SUPPLIED DATA.
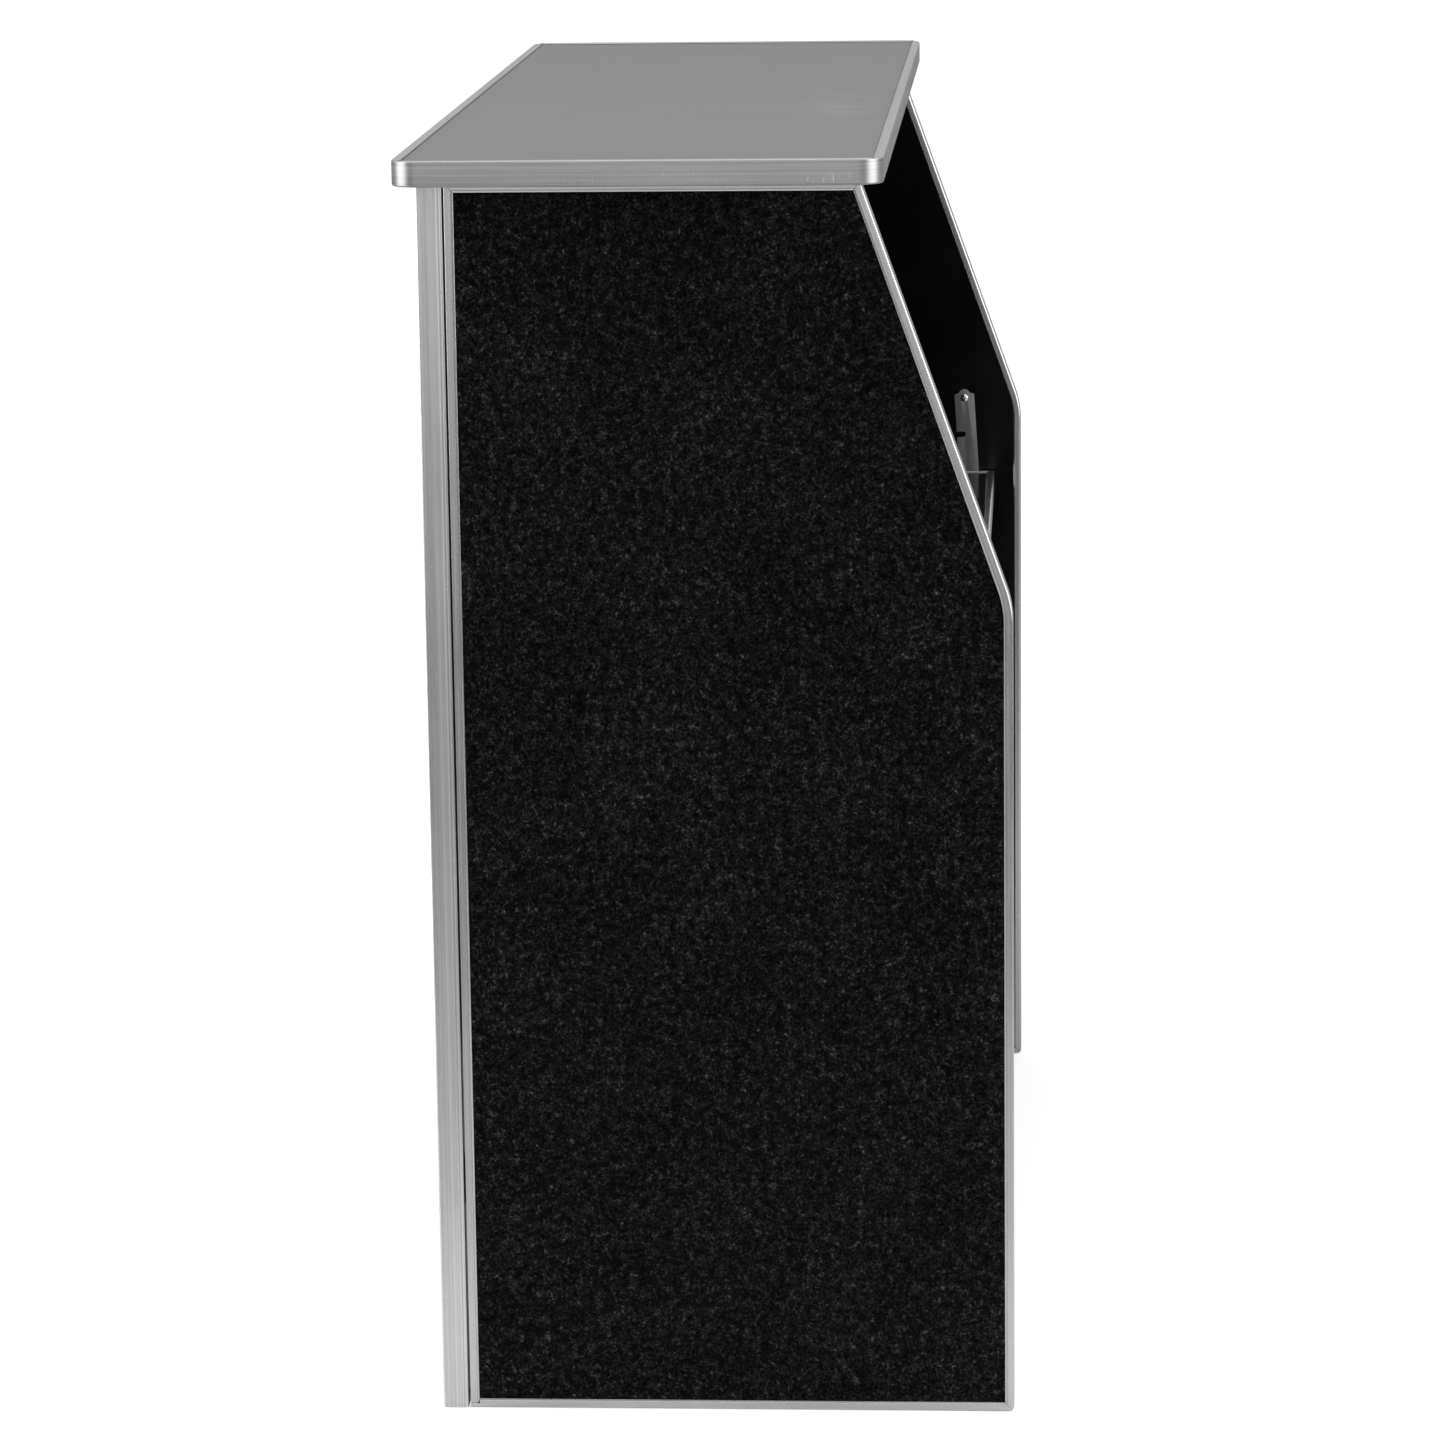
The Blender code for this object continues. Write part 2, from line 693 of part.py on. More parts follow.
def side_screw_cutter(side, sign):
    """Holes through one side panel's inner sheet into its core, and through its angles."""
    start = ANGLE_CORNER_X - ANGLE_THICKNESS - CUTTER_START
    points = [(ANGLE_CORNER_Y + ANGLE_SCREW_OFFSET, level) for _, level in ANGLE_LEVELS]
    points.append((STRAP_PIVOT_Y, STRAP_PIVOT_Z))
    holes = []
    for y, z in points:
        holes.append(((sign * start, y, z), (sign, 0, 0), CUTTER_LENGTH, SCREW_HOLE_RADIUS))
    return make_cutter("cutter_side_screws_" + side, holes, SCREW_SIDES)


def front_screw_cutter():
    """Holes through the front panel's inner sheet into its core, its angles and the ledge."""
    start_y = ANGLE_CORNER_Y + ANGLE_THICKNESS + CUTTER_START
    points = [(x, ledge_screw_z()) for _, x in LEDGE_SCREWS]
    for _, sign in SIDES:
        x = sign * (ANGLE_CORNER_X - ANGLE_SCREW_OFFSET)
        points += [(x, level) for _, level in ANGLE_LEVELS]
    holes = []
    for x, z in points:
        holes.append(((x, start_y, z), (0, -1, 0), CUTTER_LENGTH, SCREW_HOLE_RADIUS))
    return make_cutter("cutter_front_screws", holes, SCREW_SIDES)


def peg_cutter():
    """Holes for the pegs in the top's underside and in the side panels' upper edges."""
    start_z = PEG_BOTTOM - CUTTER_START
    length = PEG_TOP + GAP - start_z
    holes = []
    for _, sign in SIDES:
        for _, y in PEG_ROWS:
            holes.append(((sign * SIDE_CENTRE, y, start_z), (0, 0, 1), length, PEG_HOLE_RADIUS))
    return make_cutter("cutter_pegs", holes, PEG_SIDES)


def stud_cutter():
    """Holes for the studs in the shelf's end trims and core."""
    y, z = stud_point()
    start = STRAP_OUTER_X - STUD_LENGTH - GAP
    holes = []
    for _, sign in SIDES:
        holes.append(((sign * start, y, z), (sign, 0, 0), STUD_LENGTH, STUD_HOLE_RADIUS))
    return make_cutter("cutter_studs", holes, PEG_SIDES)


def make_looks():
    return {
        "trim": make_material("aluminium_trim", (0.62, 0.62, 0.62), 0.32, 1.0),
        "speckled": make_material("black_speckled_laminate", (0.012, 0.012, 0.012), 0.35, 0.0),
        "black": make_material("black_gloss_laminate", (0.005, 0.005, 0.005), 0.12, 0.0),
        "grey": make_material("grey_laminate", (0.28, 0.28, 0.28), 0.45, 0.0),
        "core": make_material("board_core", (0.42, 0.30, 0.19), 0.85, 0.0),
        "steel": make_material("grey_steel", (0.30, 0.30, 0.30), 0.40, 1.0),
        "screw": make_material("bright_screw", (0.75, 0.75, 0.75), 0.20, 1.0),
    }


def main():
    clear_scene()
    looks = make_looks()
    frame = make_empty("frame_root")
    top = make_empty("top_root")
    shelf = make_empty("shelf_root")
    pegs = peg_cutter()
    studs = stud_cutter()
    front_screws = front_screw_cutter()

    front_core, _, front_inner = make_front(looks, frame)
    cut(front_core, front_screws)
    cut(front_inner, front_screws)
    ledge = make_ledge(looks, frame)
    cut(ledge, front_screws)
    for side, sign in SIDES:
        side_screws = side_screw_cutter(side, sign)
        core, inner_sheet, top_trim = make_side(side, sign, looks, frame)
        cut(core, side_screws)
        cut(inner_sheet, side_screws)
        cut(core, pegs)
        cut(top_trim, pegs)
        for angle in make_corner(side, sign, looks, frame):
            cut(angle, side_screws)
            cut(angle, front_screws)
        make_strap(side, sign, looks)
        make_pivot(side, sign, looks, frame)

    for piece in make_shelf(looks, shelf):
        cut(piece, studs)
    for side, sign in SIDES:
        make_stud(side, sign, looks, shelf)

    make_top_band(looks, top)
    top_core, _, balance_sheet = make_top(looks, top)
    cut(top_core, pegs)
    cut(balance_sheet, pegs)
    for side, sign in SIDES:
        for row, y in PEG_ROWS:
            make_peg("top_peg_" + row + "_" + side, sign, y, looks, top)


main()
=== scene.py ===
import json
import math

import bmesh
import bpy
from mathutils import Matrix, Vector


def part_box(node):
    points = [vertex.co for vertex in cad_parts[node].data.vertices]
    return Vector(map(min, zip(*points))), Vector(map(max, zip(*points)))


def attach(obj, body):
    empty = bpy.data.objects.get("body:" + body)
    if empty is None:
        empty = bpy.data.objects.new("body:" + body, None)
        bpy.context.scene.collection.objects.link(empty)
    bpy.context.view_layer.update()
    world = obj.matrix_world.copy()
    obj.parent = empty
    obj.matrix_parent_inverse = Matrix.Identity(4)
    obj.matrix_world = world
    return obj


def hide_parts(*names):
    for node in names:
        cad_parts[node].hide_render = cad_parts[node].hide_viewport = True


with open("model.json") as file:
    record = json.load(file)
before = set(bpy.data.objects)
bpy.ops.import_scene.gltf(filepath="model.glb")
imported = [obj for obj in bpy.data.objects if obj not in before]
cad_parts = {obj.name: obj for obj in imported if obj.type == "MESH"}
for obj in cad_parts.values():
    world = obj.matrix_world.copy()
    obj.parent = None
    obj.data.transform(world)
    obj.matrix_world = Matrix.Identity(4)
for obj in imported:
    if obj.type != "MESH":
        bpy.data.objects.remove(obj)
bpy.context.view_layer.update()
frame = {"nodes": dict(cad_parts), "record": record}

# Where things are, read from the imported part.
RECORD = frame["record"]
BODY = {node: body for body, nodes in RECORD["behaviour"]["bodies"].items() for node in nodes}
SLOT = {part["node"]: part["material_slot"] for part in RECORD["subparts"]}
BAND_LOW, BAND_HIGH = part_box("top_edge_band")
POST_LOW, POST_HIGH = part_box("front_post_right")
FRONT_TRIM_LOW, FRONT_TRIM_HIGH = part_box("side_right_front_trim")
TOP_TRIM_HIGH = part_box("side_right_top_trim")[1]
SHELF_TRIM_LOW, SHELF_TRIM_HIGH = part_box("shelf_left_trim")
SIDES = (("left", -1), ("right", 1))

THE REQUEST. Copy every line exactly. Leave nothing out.

IN RESPONSE.
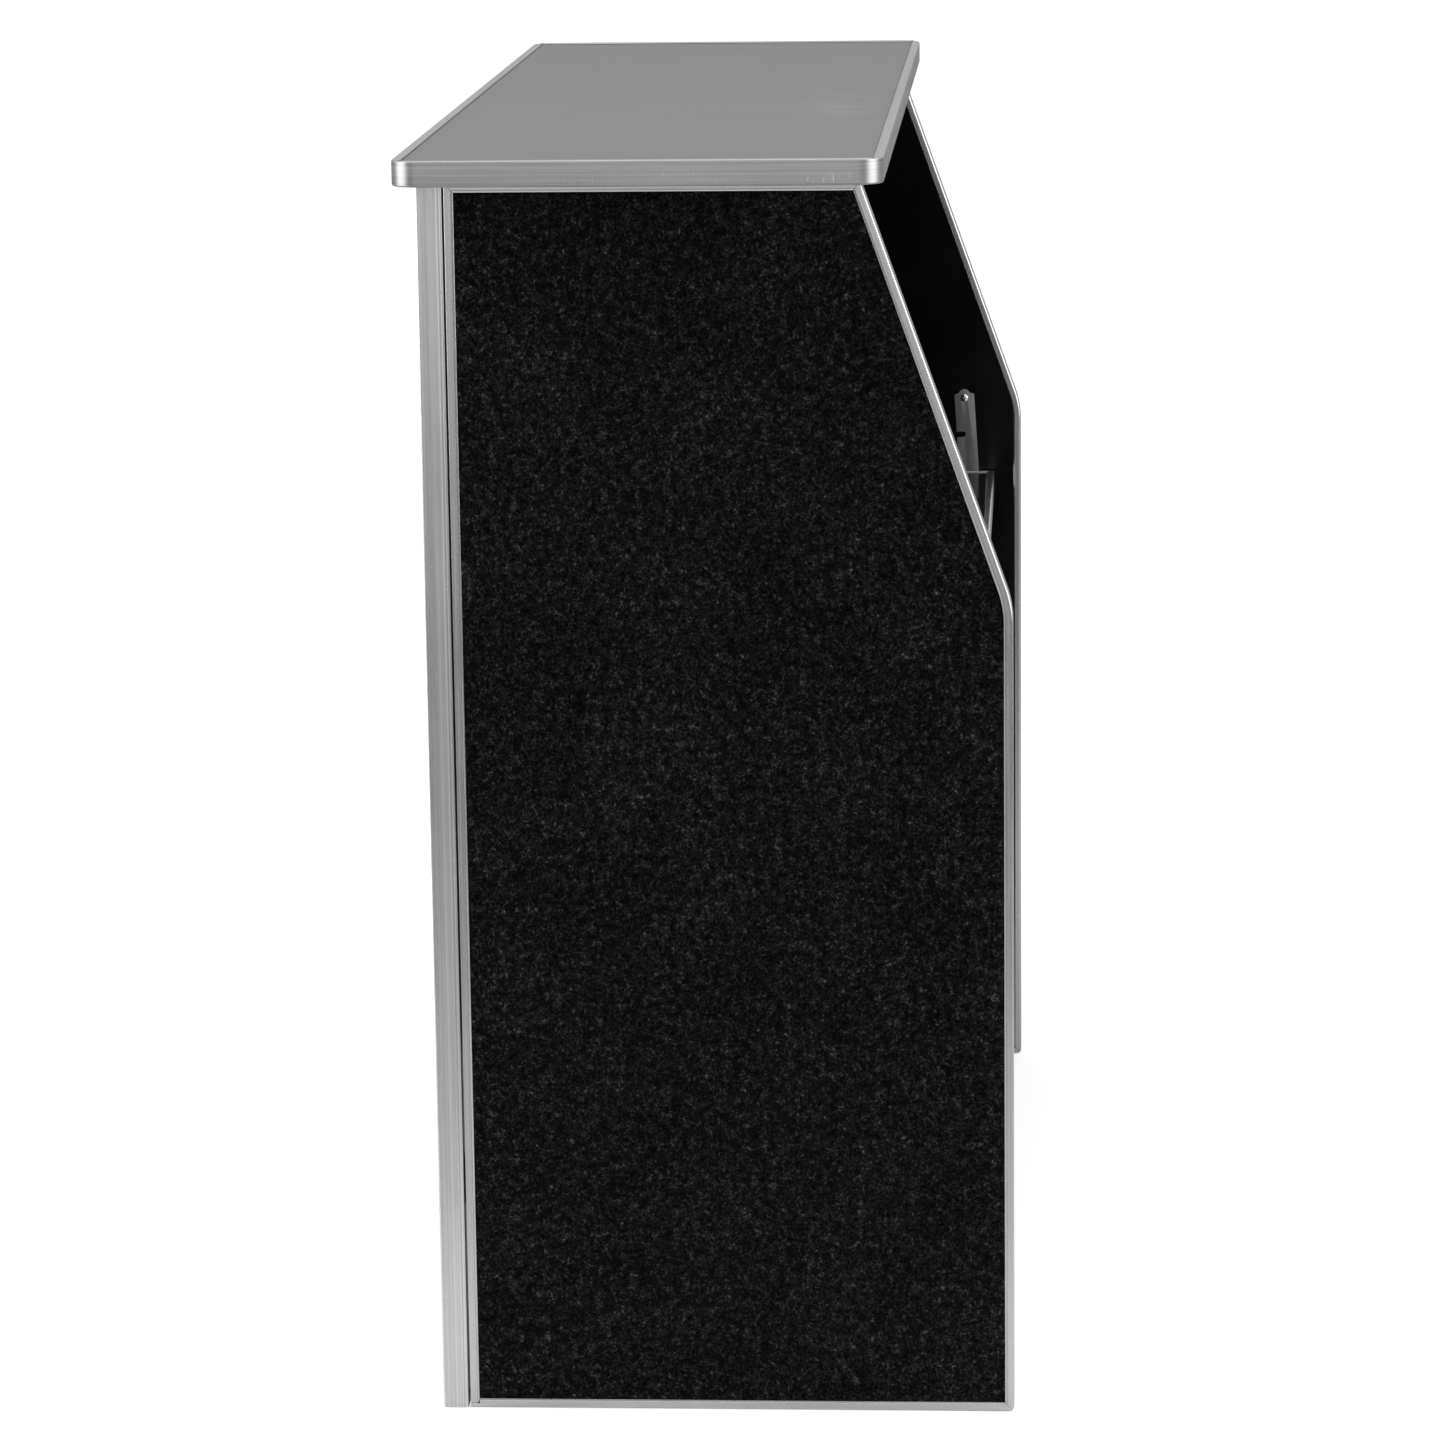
The Blender code for this object continues. Write part 2, from line 693 of part.py on. More parts follow.
def side_screw_cutter(side, sign):
    """Holes through one side panel's inner sheet into its core, and through its angles."""
    start = ANGLE_CORNER_X - ANGLE_THICKNESS - CUTTER_START
    points = [(ANGLE_CORNER_Y + ANGLE_SCREW_OFFSET, level) for _, level in ANGLE_LEVELS]
    points.append((STRAP_PIVOT_Y, STRAP_PIVOT_Z))
    holes = []
    for y, z in points:
        holes.append(((sign * start, y, z), (sign, 0, 0), CUTTER_LENGTH, SCREW_HOLE_RADIUS))
    return make_cutter("cutter_side_screws_" + side, holes, SCREW_SIDES)


def front_screw_cutter():
    """Holes through the front panel's inner sheet into its core, its angles and the ledge."""
    start_y = ANGLE_CORNER_Y + ANGLE_THICKNESS + CUTTER_START
    points = [(x, ledge_screw_z()) for _, x in LEDGE_SCREWS]
    for _, sign in SIDES:
        x = sign * (ANGLE_CORNER_X - ANGLE_SCREW_OFFSET)
        points += [(x, level) for _, level in ANGLE_LEVELS]
    holes = []
    for x, z in points:
        holes.append(((x, start_y, z), (0, -1, 0), CUTTER_LENGTH, SCREW_HOLE_RADIUS))
    return make_cutter("cutter_front_screws", holes, SCREW_SIDES)


def peg_cutter():
    """Holes for the pegs in the top's underside and in the side panels' upper edges."""
    start_z = PEG_BOTTOM - CUTTER_START
    length = PEG_TOP + GAP - start_z
    holes = []
    for _, sign in SIDES:
        for _, y in PEG_ROWS:
            holes.append(((sign * SIDE_CENTRE, y, start_z), (0, 0, 1), length, PEG_HOLE_RADIUS))
    return make_cutter("cutter_pegs", holes, PEG_SIDES)


def stud_cutter():
    """Holes for the studs in the shelf's end trims and core."""
    y, z = stud_point()
    start = STRAP_OUTER_X - STUD_LENGTH - GAP
    holes = []
    for _, sign in SIDES:
        holes.append(((sign * start, y, z), (sign, 0, 0), STUD_LENGTH, STUD_HOLE_RADIUS))
    return make_cutter("cutter_studs", holes, PEG_SIDES)


def make_looks():
    return {
        "trim": make_material("aluminium_trim", (0.62, 0.62, 0.62), 0.32, 1.0),
        "speckled": make_material("black_speckled_laminate", (0.012, 0.012, 0.012), 0.35, 0.0),
        "black": make_material("black_gloss_laminate", (0.005, 0.005, 0.005), 0.12, 0.0),
        "grey": make_material("grey_laminate", (0.28, 0.28, 0.28), 0.45, 0.0),
        "core": make_material("board_core", (0.42, 0.30, 0.19), 0.85, 0.0),
        "steel": make_material("grey_steel", (0.30, 0.30, 0.30), 0.40, 1.0),
        "screw": make_material("bright_screw", (0.75, 0.75, 0.75), 0.20, 1.0),
    }


def main():
    clear_scene()
    looks = make_looks()
    frame = make_empty("frame_root")
    top = make_empty("top_root")
    shelf = make_empty("shelf_root")
    pegs = peg_cutter()
    studs = stud_cutter()
    front_screws = front_screw_cutter()

    front_core, _, front_inner = make_front(looks, frame)
    cut(front_core, front_screws)
    cut(front_inner, front_screws)
    ledge = make_ledge(looks, frame)
    cut(ledge, front_screws)
    for side, sign in SIDES:
        side_screws = side_screw_cutter(side, sign)
        core, inner_sheet, top_trim = make_side(side, sign, looks, frame)
        cut(core, side_screws)
        cut(inner_sheet, side_screws)
        cut(core, pegs)
        cut(top_trim, pegs)
        for angle in make_corner(side, sign, looks, frame):
            cut(angle, side_screws)
            cut(angle, front_screws)
        make_strap(side, sign, looks)
        make_pivot(side, sign, looks, frame)

    for piece in make_shelf(looks, shelf):
        cut(piece, studs)
    for side, sign in SIDES:
        make_stud(side, sign, looks, shelf)

    make_top_band(looks, top)
    top_core, _, balance_sheet = make_top(looks, top)
    cut(top_core, pegs)
    cut(balance_sheet, pegs)
    for side, sign in SIDES:
        for row, y in PEG_ROWS:
            make_peg("top_peg_" + row + "_" + side, sign, y, looks, top)


main()
=== scene.py ===
import json
import math

import bmesh
import bpy
from mathutils import Matrix, Vector


def part_box(node):
    points = [vertex.co for vertex in cad_parts[node].data.vertices]
    return Vector(map(min, zip(*points))), Vector(map(max, zip(*points)))


def attach(obj, body):
    empty = bpy.data.objects.get("body:" + body)
    if empty is None:
        empty = bpy.data.objects.new("body:" + body, None)
        bpy.context.scene.collection.objects.link(empty)
    bpy.context.view_layer.update()
    world = obj.matrix_world.copy()
    obj.parent = empty
    obj.matrix_parent_inverse = Matrix.Identity(4)
    obj.matrix_world = world
    return obj


def hide_parts(*names):
    for node in names:
        cad_parts[node].hide_render = cad_parts[node].hide_viewport = True


with open("model.json") as file:
    record = json.load(file)
before = set(bpy.data.objects)
bpy.ops.import_scene.gltf(filepath="model.glb")
imported = [obj for obj in bpy.data.objects if obj not in before]
cad_parts = {obj.name: obj for obj in imported if obj.type == "MESH"}
for obj in cad_parts.values():
    world = obj.matrix_world.copy()
    obj.parent = None
    obj.data.transform(world)
    obj.matrix_world = Matrix.Identity(4)
for obj in imported:
    if obj.type != "MESH":
        bpy.data.objects.remove(obj)
bpy.context.view_layer.update()
frame = {"nodes": dict(cad_parts), "record": record}

# Where things are, read from the imported part.
RECORD = frame["record"]
BODY = {node: body for body, nodes in RECORD["behaviour"]["bodies"].items() for node in nodes}
SLOT = {part["node"]: part["material_slot"] for part in RECORD["subparts"]}
BAND_LOW, BAND_HIGH = part_box("top_edge_band")
POST_LOW, POST_HIGH = part_box("front_post_right")
FRONT_TRIM_LOW, FRONT_TRIM_HIGH = part_box("side_right_front_trim")
TOP_TRIM_HIGH = part_box("side_right_top_trim")[1]
SHELF_TRIM_LOW, SHELF_TRIM_HIGH = part_box("shelf_left_trim")
SIDES = (("left", -1), ("right", 1))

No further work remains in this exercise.